» **Task goal**
In the listing that follows, the range to quote begins at the line that has "# Side cover: a" and ends after the line that has "obj.parent = None"; quote it verbatim and add nothing.

------------------------------------------------------------------------

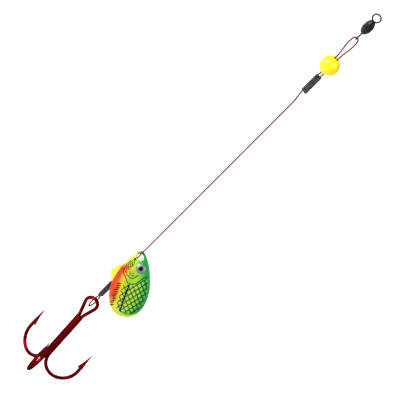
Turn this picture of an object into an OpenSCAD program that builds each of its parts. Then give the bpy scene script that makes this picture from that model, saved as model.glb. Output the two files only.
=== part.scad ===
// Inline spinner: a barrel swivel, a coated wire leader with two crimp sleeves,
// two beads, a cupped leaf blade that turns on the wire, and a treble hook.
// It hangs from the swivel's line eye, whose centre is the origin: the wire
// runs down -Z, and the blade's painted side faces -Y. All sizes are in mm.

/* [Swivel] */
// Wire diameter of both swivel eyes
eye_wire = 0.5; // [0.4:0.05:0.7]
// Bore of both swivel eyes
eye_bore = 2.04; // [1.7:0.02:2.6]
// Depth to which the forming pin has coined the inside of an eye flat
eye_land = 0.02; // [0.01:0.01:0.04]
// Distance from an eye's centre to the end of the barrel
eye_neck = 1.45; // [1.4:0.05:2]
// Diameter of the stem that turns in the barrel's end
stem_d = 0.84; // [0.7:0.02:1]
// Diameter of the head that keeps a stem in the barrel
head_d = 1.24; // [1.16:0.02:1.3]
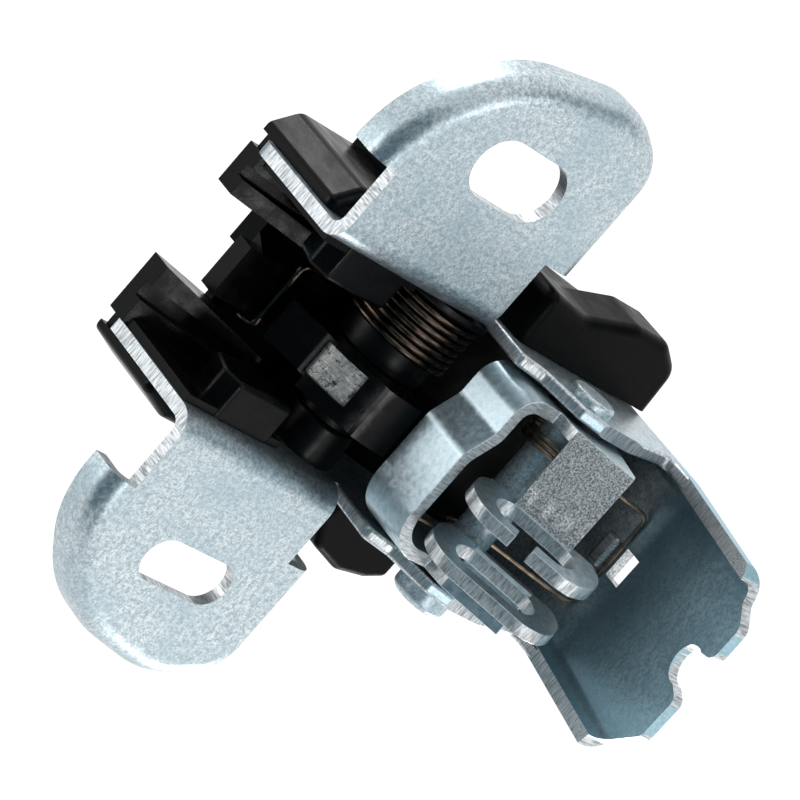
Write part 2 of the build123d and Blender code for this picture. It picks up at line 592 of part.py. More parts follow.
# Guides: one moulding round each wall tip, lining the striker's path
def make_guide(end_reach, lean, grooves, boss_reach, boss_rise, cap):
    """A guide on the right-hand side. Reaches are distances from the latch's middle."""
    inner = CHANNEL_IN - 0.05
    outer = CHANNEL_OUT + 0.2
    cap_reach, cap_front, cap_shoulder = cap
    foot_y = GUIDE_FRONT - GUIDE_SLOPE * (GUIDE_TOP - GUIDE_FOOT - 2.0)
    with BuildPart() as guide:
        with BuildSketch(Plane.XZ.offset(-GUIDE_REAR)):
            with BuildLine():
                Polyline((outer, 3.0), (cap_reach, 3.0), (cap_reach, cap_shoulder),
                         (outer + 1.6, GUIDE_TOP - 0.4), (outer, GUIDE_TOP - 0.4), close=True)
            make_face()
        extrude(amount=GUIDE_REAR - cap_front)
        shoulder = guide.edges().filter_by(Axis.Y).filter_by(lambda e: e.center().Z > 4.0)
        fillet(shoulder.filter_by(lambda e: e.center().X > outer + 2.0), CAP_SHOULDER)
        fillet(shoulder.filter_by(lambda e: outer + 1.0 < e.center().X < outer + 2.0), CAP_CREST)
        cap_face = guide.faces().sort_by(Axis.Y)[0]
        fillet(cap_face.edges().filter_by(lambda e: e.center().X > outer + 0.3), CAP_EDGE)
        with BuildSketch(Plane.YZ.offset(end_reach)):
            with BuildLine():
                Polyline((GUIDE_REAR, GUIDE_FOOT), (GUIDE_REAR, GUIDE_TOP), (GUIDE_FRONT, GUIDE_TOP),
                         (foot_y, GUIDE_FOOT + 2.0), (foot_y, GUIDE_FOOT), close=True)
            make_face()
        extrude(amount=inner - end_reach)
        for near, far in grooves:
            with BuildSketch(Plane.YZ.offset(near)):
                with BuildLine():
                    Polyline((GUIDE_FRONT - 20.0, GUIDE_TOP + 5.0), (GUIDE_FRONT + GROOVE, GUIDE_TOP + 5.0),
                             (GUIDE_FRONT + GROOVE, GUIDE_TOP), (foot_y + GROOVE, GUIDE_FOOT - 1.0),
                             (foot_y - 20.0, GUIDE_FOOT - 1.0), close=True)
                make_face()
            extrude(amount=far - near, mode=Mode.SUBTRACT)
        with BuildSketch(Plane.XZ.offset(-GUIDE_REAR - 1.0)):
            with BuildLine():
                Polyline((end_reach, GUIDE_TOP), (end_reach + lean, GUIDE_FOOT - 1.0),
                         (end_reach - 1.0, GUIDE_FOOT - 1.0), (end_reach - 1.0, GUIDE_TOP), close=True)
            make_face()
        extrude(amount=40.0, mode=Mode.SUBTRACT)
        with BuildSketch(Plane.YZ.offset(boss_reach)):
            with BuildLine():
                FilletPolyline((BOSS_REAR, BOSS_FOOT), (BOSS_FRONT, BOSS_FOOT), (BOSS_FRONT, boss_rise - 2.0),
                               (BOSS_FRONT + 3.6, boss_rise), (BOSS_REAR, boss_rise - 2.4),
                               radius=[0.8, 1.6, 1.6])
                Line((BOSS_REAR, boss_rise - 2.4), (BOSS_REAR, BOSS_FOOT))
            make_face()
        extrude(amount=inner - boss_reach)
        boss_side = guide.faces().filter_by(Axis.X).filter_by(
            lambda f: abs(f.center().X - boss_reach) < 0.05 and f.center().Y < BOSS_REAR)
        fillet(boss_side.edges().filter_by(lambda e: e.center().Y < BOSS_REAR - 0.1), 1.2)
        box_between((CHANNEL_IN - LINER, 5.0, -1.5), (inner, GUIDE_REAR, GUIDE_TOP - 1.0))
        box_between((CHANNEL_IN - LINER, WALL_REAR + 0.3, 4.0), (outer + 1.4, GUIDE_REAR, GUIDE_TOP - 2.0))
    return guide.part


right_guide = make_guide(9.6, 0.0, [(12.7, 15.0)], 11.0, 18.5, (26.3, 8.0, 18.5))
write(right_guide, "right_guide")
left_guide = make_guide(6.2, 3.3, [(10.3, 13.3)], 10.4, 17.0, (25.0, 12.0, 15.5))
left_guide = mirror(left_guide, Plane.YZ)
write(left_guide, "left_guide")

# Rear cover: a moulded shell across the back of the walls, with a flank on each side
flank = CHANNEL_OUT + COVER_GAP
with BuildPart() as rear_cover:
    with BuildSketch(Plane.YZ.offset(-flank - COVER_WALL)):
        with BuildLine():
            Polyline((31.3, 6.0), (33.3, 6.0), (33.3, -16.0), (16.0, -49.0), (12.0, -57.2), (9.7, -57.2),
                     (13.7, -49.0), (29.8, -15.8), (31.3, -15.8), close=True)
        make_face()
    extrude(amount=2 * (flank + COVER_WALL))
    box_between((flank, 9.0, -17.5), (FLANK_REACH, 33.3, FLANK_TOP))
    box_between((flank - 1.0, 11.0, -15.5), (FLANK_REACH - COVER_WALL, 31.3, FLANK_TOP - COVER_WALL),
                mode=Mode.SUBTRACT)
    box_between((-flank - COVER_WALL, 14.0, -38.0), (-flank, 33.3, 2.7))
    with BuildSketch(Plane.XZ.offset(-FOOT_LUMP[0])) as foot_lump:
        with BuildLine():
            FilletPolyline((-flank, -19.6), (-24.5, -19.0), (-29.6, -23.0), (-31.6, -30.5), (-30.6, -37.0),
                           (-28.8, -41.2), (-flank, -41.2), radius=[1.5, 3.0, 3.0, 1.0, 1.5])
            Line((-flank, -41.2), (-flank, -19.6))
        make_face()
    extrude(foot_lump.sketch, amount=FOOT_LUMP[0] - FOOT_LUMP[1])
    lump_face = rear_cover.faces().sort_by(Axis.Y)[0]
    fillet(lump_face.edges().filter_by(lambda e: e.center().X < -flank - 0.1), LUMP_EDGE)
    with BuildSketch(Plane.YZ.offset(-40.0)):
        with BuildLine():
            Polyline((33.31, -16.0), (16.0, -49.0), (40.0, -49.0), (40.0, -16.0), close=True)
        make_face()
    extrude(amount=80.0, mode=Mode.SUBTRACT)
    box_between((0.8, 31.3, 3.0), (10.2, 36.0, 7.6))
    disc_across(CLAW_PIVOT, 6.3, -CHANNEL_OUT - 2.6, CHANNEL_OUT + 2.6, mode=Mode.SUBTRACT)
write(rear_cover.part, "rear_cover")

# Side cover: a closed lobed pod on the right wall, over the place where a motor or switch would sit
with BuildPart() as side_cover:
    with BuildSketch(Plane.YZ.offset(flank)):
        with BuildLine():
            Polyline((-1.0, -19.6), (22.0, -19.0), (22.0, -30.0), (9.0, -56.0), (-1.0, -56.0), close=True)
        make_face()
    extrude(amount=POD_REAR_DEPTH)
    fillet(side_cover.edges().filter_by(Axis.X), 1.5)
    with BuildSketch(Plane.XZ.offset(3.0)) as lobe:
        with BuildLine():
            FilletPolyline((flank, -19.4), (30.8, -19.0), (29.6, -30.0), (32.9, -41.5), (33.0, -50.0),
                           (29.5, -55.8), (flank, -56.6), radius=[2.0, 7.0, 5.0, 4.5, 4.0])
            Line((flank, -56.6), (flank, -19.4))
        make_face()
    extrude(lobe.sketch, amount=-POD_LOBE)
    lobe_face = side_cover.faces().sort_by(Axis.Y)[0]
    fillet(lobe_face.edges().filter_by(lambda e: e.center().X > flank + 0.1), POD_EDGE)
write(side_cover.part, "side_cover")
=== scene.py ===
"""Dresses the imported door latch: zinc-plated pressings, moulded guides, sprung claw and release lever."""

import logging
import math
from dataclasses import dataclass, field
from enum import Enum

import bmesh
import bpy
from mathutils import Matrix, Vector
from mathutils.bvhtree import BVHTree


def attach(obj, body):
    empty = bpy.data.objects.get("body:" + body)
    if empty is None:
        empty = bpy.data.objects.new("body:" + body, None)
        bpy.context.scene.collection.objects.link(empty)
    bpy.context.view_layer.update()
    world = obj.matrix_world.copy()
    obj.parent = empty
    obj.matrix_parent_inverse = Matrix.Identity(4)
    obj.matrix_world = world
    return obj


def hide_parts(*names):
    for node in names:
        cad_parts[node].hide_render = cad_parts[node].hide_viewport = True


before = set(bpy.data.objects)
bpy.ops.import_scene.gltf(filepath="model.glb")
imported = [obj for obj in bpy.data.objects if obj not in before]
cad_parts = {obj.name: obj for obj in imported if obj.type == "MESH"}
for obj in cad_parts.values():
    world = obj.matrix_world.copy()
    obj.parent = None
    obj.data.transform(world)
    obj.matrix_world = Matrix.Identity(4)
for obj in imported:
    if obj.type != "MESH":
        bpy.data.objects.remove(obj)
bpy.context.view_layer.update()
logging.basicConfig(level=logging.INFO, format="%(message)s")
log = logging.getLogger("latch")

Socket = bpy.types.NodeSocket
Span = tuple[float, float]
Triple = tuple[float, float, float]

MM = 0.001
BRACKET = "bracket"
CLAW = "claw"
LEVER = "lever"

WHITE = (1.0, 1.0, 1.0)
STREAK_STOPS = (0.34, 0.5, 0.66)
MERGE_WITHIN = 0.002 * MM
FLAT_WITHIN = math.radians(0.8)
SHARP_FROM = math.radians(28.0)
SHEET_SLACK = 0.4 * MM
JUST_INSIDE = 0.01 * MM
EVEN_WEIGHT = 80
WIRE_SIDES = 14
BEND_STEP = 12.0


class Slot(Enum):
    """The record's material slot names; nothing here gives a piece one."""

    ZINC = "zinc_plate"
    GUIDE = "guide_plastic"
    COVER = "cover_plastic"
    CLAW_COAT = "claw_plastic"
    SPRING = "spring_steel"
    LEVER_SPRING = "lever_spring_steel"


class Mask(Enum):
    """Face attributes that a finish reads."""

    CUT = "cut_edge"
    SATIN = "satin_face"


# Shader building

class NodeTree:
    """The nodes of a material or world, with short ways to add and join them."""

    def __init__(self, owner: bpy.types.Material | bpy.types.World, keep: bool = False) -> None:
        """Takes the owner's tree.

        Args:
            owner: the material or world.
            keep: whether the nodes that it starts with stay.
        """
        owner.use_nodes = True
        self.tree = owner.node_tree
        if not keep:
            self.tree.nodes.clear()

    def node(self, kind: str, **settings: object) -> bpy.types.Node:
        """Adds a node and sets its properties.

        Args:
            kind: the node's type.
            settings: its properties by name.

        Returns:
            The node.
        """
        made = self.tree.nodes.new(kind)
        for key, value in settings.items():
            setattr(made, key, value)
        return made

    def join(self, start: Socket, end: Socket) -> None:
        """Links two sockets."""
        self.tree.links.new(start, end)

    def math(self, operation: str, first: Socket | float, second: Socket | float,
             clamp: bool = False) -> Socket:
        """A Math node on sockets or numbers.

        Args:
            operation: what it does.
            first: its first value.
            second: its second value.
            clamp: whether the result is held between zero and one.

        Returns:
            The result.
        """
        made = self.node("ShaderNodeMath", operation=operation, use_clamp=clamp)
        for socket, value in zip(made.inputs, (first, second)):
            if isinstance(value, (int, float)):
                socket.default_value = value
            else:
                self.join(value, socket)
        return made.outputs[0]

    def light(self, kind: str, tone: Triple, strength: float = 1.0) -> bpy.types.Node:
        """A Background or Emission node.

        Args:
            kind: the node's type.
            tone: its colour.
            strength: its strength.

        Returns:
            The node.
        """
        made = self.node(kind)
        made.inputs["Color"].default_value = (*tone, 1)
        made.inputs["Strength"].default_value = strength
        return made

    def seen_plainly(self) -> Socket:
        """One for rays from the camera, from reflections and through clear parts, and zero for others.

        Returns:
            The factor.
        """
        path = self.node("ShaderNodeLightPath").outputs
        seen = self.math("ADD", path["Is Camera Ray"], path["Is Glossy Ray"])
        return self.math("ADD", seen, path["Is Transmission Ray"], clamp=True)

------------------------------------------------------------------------

» **Reply to the task**
# Side cover: a closed lobed pod on the right wall, over the place where a motor or switch would sit
with BuildPart() as side_cover:
    with BuildSketch(Plane.YZ.offset(flank)):
        with BuildLine():
            Polyline((-1.0, -19.6), (22.0, -19.0), (22.0, -30.0), (9.0, -56.0), (-1.0, -56.0), close=True)
        make_face()
    extrude(amount=POD_REAR_DEPTH)
    fillet(side_cover.edges().filter_by(Axis.X), 1.5)
    with BuildSketch(Plane.XZ.offset(3.0)) as lobe:
        with BuildLine():
            FilletPolyline((flank, -19.4), (30.8, -19.0), (29.6, -30.0), (32.9, -41.5), (33.0, -50.0),
                           (29.5, -55.8), (flank, -56.6), radius=[2.0, 7.0, 5.0, 4.5, 4.0])
            Line((flank, -56.6), (flank, -19.4))
        make_face()
    extrude(lobe.sketch, amount=-POD_LOBE)
    lobe_face = side_cover.faces().sort_by(Axis.Y)[0]
    fillet(lobe_face.edges().filter_by(lambda e: e.center().X > flank + 0.1), POD_EDGE)
write(side_cover.part, "side_cover")
=== scene.py ===
"""Dresses the imported door latch: zinc-plated pressings, moulded guides, sprung claw and release lever."""

import logging
import math
from dataclasses import dataclass, field
from enum import Enum

import bmesh
import bpy
from mathutils import Matrix, Vector
from mathutils.bvhtree import BVHTree


def attach(obj, body):
    empty = bpy.data.objects.get("body:" + body)
    if empty is None:
        empty = bpy.data.objects.new("body:" + body, None)
        bpy.context.scene.collection.objects.link(empty)
    bpy.context.view_layer.update()
    world = obj.matrix_world.copy()
    obj.parent = empty
    obj.matrix_parent_inverse = Matrix.Identity(4)
    obj.matrix_world = world
    return obj


def hide_parts(*names):
    for node in names:
        cad_parts[node].hide_render = cad_parts[node].hide_viewport = True


before = set(bpy.data.objects)
bpy.ops.import_scene.gltf(filepath="model.glb")
imported = [obj for obj in bpy.data.objects if obj not in before]
cad_parts = {obj.name: obj for obj in imported if obj.type == "MESH"}
for obj in cad_parts.values():
    world = obj.matrix_world.copy()
    obj.parent = None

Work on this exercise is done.